Alec Hutson is a 2003 graduate of the Odyssey Writing Workshop. He lives in Shanghai and is the author of the epic fantasy trilogy The Raveling. The first novel in the trilogy, The Crimson Queen, was named one of Booknest’s Top 100 Fantasy Books of Our Century.
You attended Odyssey in 2003. Can you talk about your pre-Odyssey writing process? What kind of writing schedule, if any, did you keep?
I had none! I had just graduated college, and although I’d dreamed of being a writer, I hadn’t written more than a few short stories.
What made you decide to attend the Odyssey Writing Workshop?
I’d been on the law school track in college but took a year off to work and decide if that was really what I wanted to do with my life. I attended Odyssey to discover if writing was something I wanted to take more seriously.
Can you describe your Odyssey experience? What surprised you most about Odyssey?
It was wonderful, for the most part. I’d never been surrounded by so many like me. I loved science fiction and fantasy and writing, but those interests had always been solitary passions.
Congratulations on the publication of the final book in The Raveling trilogy, released in November 2019! Did you know how the series was going to end when you started it? How much outlining did you do before you started writing the trilogy?
I don’t do too much outlining, but I have a strong sense of beginnings and ends and also major plot points. The discovery I do when writing occurs on the journeys between those important events.
The Raveling is self-published, and the first book in the trilogy, The Crimson Queen, won the 2017 Readers’ Favorite Award for Epic Fantasy. What were some of the challenges in self-publishing a trilogy? What advice would you give yourself back when you were just starting your self-publishing journey?
I actually didn’t find self-publishing challenging at all. I think there’s a bit of a misconception out there that self-published authors need to be experts in many disciplines and also marketing geniuses to find success. But there are many very talented professionals ready to help with covers and typography and editing and formatting. In all honesty, with an investment of $1,500 or so, I think a writer can put forth a book that compares favorably with what the Big 5 publishes.
I suppose I did struggle to produce my second book in a timely manner. I’m a slow writer, and I had spent a few years writing and refining The Crimson Queen, including a very helpful stint at TNEO (The Never-Ending Odyssey, an eight-day program for Odyssey workshop graduates), where I had a draft workshopped. To build a career as a self-publisher, though, you really need to publish fairly quickly. My speed has improved as I’ve shifted to being a full-time writer, but I still need to write faster.
If I could answer a slightly different version of your last question—what advice would I give myself if I was just starting my writing journey—I wish I’d known about and decided on self-publishing years earlier. That would also involve finishing my first book earlier than I did (2016), but I feel now like I wasted so much time when I could have been writing and publishing my own work.

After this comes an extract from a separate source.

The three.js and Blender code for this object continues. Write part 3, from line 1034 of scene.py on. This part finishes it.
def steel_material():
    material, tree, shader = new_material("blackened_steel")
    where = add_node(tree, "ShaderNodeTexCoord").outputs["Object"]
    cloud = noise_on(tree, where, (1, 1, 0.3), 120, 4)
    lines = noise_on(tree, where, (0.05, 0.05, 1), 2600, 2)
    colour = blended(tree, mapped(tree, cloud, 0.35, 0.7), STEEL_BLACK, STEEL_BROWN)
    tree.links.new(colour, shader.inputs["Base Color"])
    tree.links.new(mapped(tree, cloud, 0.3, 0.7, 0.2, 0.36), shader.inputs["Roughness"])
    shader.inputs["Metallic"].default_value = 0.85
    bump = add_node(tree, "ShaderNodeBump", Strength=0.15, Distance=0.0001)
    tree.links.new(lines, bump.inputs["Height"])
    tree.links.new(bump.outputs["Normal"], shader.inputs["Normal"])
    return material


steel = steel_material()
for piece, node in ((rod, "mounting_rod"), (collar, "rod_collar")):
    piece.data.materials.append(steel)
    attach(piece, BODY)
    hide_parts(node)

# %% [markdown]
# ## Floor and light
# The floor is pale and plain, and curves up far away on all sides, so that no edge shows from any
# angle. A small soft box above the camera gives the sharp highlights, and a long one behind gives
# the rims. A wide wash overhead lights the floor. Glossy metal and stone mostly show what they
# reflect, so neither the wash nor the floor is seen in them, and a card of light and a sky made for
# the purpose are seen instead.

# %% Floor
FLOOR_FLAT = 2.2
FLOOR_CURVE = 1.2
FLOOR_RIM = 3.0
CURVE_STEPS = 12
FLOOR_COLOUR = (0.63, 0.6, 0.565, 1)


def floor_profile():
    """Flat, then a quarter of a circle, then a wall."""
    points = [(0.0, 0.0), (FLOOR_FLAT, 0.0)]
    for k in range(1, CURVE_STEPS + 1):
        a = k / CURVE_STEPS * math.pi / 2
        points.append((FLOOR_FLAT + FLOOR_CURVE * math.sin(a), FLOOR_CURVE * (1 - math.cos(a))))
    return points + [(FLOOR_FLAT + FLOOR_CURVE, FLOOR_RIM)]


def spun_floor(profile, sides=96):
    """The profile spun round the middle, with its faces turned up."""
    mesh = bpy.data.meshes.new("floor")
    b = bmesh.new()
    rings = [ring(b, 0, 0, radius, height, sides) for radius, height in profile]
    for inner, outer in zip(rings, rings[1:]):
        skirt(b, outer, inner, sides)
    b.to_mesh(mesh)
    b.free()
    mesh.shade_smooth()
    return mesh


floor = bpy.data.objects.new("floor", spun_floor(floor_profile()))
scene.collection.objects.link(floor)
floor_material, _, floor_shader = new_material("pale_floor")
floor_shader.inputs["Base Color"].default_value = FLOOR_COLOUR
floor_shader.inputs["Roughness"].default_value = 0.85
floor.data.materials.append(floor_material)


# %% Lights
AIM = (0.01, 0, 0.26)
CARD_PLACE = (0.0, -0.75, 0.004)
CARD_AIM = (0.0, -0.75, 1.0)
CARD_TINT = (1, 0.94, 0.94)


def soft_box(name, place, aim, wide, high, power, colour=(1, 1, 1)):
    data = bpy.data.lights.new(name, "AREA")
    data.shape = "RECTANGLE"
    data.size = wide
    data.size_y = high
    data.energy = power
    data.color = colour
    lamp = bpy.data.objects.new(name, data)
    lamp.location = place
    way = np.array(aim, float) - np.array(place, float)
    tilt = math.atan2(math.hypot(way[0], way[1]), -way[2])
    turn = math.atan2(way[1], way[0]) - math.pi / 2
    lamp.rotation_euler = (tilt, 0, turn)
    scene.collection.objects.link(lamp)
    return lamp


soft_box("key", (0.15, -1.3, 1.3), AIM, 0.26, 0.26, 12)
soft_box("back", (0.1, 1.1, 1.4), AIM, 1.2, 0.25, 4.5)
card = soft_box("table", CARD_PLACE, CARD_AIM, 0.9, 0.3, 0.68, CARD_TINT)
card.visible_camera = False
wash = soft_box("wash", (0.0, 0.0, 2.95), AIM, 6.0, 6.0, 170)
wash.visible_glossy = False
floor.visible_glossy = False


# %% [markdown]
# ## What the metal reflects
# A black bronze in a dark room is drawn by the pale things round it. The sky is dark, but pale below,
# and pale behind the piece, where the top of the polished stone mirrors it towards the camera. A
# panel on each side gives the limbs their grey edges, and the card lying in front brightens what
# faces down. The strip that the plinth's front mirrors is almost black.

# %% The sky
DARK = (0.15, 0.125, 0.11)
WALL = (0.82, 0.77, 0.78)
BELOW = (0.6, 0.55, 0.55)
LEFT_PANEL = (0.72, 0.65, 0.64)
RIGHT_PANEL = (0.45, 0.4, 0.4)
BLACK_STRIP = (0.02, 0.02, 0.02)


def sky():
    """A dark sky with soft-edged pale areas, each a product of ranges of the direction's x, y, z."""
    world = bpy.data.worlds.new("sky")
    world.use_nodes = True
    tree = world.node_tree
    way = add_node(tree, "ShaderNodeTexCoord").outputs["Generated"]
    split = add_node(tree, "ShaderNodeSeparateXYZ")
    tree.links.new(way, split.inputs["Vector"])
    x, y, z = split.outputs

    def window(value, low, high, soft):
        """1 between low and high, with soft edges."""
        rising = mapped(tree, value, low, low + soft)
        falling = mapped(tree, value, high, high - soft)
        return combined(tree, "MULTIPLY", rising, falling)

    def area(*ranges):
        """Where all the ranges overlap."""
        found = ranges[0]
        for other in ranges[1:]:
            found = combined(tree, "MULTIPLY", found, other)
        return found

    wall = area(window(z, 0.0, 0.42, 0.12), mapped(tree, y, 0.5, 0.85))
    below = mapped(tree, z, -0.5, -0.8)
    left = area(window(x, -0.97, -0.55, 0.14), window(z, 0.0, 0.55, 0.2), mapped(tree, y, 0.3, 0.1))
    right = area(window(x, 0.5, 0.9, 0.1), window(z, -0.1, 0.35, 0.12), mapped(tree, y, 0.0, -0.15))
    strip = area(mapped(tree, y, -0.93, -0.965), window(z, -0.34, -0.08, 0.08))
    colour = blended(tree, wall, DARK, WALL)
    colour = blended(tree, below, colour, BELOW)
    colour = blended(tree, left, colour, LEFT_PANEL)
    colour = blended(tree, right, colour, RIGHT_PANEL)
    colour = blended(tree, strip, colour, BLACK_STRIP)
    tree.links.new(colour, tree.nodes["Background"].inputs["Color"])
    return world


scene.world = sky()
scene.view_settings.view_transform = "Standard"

What’s the biggest weakness in your writing these days, and how do you cope with it?
I would say that I struggle with characterization more than any other aspect of writing. I don’t think my characters are as memorable as in my favorite fantasy books. I’m trying to be more aware of how my favorite authors build their characters, the small details and mannerisms that make each unique and vibrant.
What’s next on the writing-related horizon? Are you starting any new projects?
I’m currently writing a science-fantasy standalone (think something in the vein of Spelljammer, for those who know D&D), and I expect to be finished with that by late summer. Then I can turn my full attention to a follow-up trilogy I’ve planned out that takes place five years after the events of The Raveling.